Designed as a bomb shelter in the sixties, the full basement had walls of three-foot cinder block, and while it couldn’t withstand the nuke for which it was designed, it was a fortress. Nathan assumed the Red Scare prompted the architect and engineers to attempt excavation rather than build upward, which was the conventional regional design.

Despite hurricane-related flooding and sandy soil, the basement remained sound. It currently housed a weapons room, a lab where a team could run their own DNA and evidence analysis, a secure conference room, an indoor gun range, and their cybersecurity center. Twitch had already purchased a cozy bungalow nearby with a room over the garage, known locally as a frog—family room over garage—for her apprentice/surrogate little brother, Teddy.

The facility’s security made the Pentagon look like a shopping mall. The perimeter was marked by cameras, thermal scanners, and guard posts. The building was circled by a twenty-foot-high interchange fence comprised of alternating sections of smooth stone and laser-cut steel. Nathan’s wife, Emily had chosen it after Nathan had given her his requirements; she said she wanted to make sure the place didn’t look like an asylum. The gated interior perimeter had duplicate measures. The building itself was equipped with biometric scanners—retina and palm, full-body millimeter-wave scanners, coded room entry, cameras, and motion sensors. Twitch had been given free rein to design the cybersecurity, and she had gone to town creating a virtual Vietnamese jungle of landmines, trip wires, and booby traps ready for any hacker arrogant enough to take her on.

Nathan was interrupted from his supervision by the vibration of his secure encrypted cell phone. He fished it from his pocket and, assuming it was Emily, answered without checking the screen.

“Hey, love.”

“Nathan, I like you tremendously, but that’s going a bit far.”

“Clemente?”

“How are you, my boy?”

Clemente Acosta was the former Portuguese Prime Minister and current Ambassador to the UN. He was also one of Nathan’s all-time favorite people. Bishop Security had been protecting Acosta for over fifteen years. He was accommodating and cordial, quick with a story, and always seemed to squeeze every ounce of enjoyment out of life. How a man like him had survived five decades in government, Nathan would never know.

“Never better.” Nathan turned his back on the work crew to focus on the call.

“So I hear. I don’t speak to you for eighteen months, and you go from o devasso to a family man.”

Nathan chuckled. Clemente was absolutely right. He had been a playboy, but behind the false front lived the man he was today, a committed husband and father.

“Guess I found the right girl.”

“I’d say so. You know I was married three times before I found my Elara. Fifteen years of bliss.”

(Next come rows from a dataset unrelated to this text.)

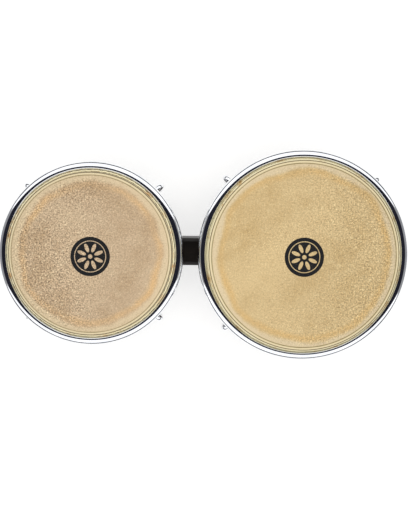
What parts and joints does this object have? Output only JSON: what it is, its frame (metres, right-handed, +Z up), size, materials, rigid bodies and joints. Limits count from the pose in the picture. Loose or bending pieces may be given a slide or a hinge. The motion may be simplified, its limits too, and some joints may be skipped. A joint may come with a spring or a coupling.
{
  "type": "bongo drums",
  "caption": "Pair of wooden hand drums, small and large, joined by a centre block, with rawhide heads held by chrome rims and hooked tension rods.",
  "frame": {"origin": "on the floor, under the centre of the pair's bounding box", "axes": "+X from the small drum (macho) to the large drum (hembra), +Y across the centre block, +Z up towards the heads"},
  "size_m": [0.4478, 0.2308, 0.1663],
  "materials": {
    "shell_wood": "dark espresso stain under satin lacquer",
    "block_wood": "near-black stain under satin lacquer",
    "rawhide": "dry untanned hide, smooth on the playing face",
    "chrome": "polished chrome plate",
    "steel": "zinc plated",
    "brass": "machined"
  },
  "bodies": {
    "drums": {"centre_block": "block_wood", "macho_shell": "shell_wood", "macho_skin": "rawhide", "macho_skin_collar": "rawhide", "macho_rod_washers": "steel", "macho_bottom_ring": "chrome", "macho_bottom_ring_ears": "chrome", "macho_backing_plate": "steel", "macho_block_bolts": "steel", "macho_block_bolt_washers": "steel", "macho_block_inserts": "brass", "hembra_shell": "shell_wood", "hembra_skin": "rawhide", "hembra_skin_collar": "rawhide", "hembra_rod_washers": "steel", "hembra_bottom_ring": "chrome", "hembra_bottom_ring_ears": "chrome", "hembra_backing_plate": "steel", "hembra_block_bolts": "steel", "hembra_block_bolt_washers": "steel", "hembra_block_inserts": "brass"},
    "macho_rim_assembly": {"macho_skin_tuck": "rawhide", "macho_flesh_hoop": "steel", "macho_rim": "chrome", "macho_rim_ears": "chrome"},
    "macho_rod_1": {"macho_rod_1": "chrome"},
    "macho_nut_1": {"macho_nut_1": "chrome"},
    "macho_rod_2": {"macho_rod_2": "chrome"},
    "macho_nut_2": {"macho_nut_2": "chrome"},
    "macho_rod_3": {"macho_rod_3": "chrome"},
    "macho_nut_3": {"macho_nut_3": "chrome"},
    "macho_rod_4": {"macho_rod_4": "chrome"},
    "macho_nut_4": {"macho_nut_4": "chrome"},
    "hembra_rim_assembly": {"hembra_skin_tuck": "rawhide", "hembra_flesh_hoop": "steel", "hembra_rim": "chrome", "hembra_rim_ears": "chrome"},
    "hembra_rod_1": {"hembra_rod_1": "chrome"},
    "hembra_nut_1": {"hembra_nut_1": "chrome"},
    "hembra_rod_2": {"hembra_rod_2": "chrome"},
    "hembra_nut_2": {"hembra_nut_2": "chrome"},
    "hembra_rod_3": {"hembra_rod_3": "chrome"},
    "hembra_nut_3": {"hembra_nut_3": "chrome"},
    "hembra_rod_4": {"hembra_rod_4": "chrome"},
    "hembra_nut_4": {"hembra_nut_4": "chrome"}
  },
  "joints": [
    {"name": "macho_nut_1_turn", "type": "hinge", "parent": "drums", "child": "macho_nut_1", "pos_m": [-0.06134, 0.06181, 0.019], "axis": [0.1115, 0.1115, 0.9875], "range_deg": [-864.57, 720.57]},
    {"name": "macho_rod_1_pull", "type": "slide", "parent": "drums", "child": "macho_rod_1", "axis": [-0.1115, -0.1115, -0.9875], "range_m": [-0.003, 0.0025]},
    {"name": "macho_nut_2_turn", "type": "hinge", "parent": "drums", "child": "macho_nut_2", "pos_m": [-0.18496, 0.06181, 0.019], "axis": [-0.1115, 0.1115, 0.9875], "range_deg": [-864.57, 720.57]},
    {"name": "macho_rod_2_pull", "type": "slide", "parent": "drums", "child": "macho_rod_2", "axis": [0.1115, -0.1115, -0.9875], "range_m": [-0.003, 0.0025]},
    {"name": "macho_nut_3_turn", "type": "hinge", "parent": "drums", "child": "macho_nut_3", "pos_m": [-0.18496, -0.06181, 0.019], "axis": [-0.1115, -0.1115, 0.9875], "range_deg": [-864.57, 720.57]},
    {"name": "macho_rod_3_pull", "type": "slide", "parent": "drums", "child": "macho_rod_3", "axis": [0.1115, 0.1115, -0.9875], "range_m": [-0.003, 0.0025]},
    {"name": "macho_nut_4_turn", "type": "hinge", "parent": "drums", "child": "macho_nut_4", "pos_m": [-0.06134, -0.06181, 0.019], "axis": [0.1115, -0.1115, 0.9875], "range_deg": [-864.57, 720.57]},
    {"name": "macho_rod_4_pull", "type": "slide", "parent": "drums", "child": "macho_rod_4", "axis": [-0.1115, 0.1115, -0.9875], "range_m": [-0.003, 0.0025]},
    {"name": "macho_rim_pull", "type": "slide", "parent": "drums", "child": "macho_rim_assembly", "axis": [0, 0, -1], "range_m": [-0.00296, 0.00247], "deforming": ["macho_skin_collar"]},
    {"name": "hembra_nut_1_turn", "type": "hinge", "parent": "drums", "child": "hembra_nut_1", "pos_m": [0.18157, 0.07302, 0.019], "axis": [0.1037, 0.1037, 0.9892], "range_deg": [-864.57, 720.57]},
    {"name": "hembra_rod_1_pull", "type": "slide", "parent": "drums", "child": "hembra_rod_1", "axis": [-0.1037, -0.1037, -0.9892], "range_m": [-0.003, 0.0025]},
    {"name": "hembra_nut_2_turn", "type": "hinge", "parent": "drums", "child": "hembra_nut_2", "pos_m": [0.03553, 0.07302, 0.019], "axis": [-0.1037, 0.1037, 0.9892], "range_deg": [-864.57, 720.57]},
    {"name": "hembra_rod_2_pull", "type": "slide", "parent": "drums", "child": "hembra_rod_2", "axis": [0.1037, -0.1037, -0.9892], "range_m": [-0.003, 0.0025]},
    {"name": "hembra_nut_3_turn", "type": "hinge", "parent": "drums", "child": "hembra_nut_3", "pos_m": [0.03553, -0.07302, 0.019], "axis": [-0.1037, -0.1037, 0.9892], "range_deg": [-864.57, 720.57]},
    {"name": "hembra_rod_3_pull", "type": "slide", "parent": "drums", "child": "hembra_rod_3", "axis": [0.1037, 0.1037, -0.9892], "range_m": [-0.003, 0.0025]},
    {"name": "hembra_nut_4_turn", "type": "hinge", "parent": "drums", "child": "hembra_nut_4", "pos_m": [0.18157, -0.07302, 0.019], "axis": [0.1037, -0.1037, 0.9892], "range_deg": [-864.57, 720.57]},
    {"name": "hembra_rod_4_pull", "type": "slide", "parent": "drums", "child": "hembra_rod_4", "axis": [-0.1037, 0.1037, -0.9892], "range_m": [-0.003, 0.0025]},
    {"name": "hembra_rim_pull", "type": "slide", "parent": "drums", "child": "hembra_rim_assembly", "axis": [0, 0, -1], "range_m": [-0.00297, 0.00247], "deforming": ["hembra_skin_collar"]}
  ],
  "couplings": [
    {"joint": "macho_nut_1_turn", "follows": "macho_rim_pull", "rad_per_m": 5090.2},
    {"joint": "macho_rod_1_pull", "follows": "macho_rim_pull", "ratio": 1.0127},
    {"joint": "macho_nut_2_turn", "follows": "macho_rim_pull", "rad_per_m": 5090.2},
    {"joint": "macho_rod_2_pull", "follows": "macho_rim_pull", "ratio": 1.0127},
    {"joint": "macho_nut_3_turn", "follows": "macho_rim_pull", "rad_per_m": 5090.2},
    {"joint": "macho_rod_3_pull", "follows": "macho_rim_pull", "ratio": 1.0127},
    {"joint": "macho_nut_4_turn", "follows": "macho_rim_pull", "rad_per_m": 5090.2},
    {"joint": "macho_rod_4_pull", "follows": "macho_rim_pull", "ratio": 1.0127},
    {"joint": "hembra_nut_1_turn", "follows": "hembra_rim_pull", "rad_per_m": 5081.5},
    {"joint": "hembra_rod_1_pull", "follows": "hembra_rim_pull", "ratio": 1.0109},
    {"joint": "hembra_nut_2_turn", "follows": "hembra_rim_pull", "rad_per_m": 5081.5},
    {"joint": "hembra_rod_2_pull", "follows": "hembra_rim_pull", "ratio": 1.0109},
    {"joint": "hembra_nut_3_turn", "follows": "hembra_rim_pull", "rad_per_m": 5081.5},
    {"joint": "hembra_rod_3_pull", "follows": "hembra_rim_pull", "ratio": 1.0109},
    {"joint": "hembra_nut_4_turn", "follows": "hembra_rim_pull", "rad_per_m": 5081.5},
    {"joint": "hembra_rod_4_pull", "follows": "hembra_rim_pull", "ratio": 1.0109}
  ]
}
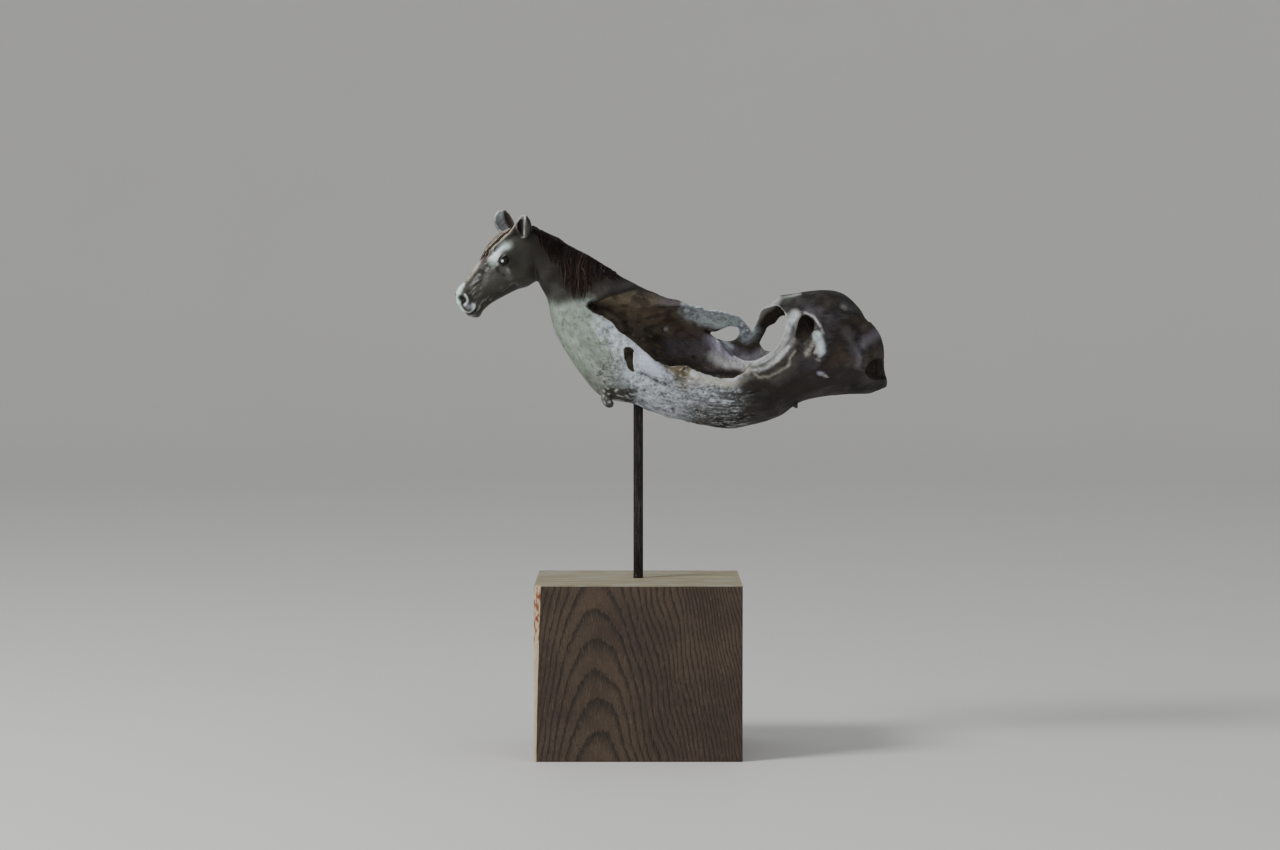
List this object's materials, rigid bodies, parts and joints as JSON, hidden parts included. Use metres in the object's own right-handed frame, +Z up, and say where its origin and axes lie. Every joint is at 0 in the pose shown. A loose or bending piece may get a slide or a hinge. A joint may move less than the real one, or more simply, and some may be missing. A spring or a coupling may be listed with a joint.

Nathan smiled. Clemente Acosta’s wife was a renowned beauty, twenty-three years his junior. By all accounts, they were deliriously happy. Nathan turned to business.

“You’re coming to see us I take it?”

“Yes. The UN summit on art and antiquities smuggling. I also have several meetings. Do you have a team available?”

“Knowing your propensity to call at the last minute and your passion for the topic. I took the liberty of setting it up when I saw the summit on the UN calendar.” In addition to his public service, Acosta had an art collection that rivaled many small museums.

“You’re like a son to me, Nathan.”

“I appreciate that, sir. I’ll reach out to your assistant for your agenda and forward the security parameters accordingly.”

“Obrigado, meu filho.” Thank you, my son.

Nathan ended the call and waved Hercules over. Herc dropped the tire he was placing in the obstacle course and jogged over.

“What’s up boss?”

“Long time client, Clemente Acosta. You know who he is?”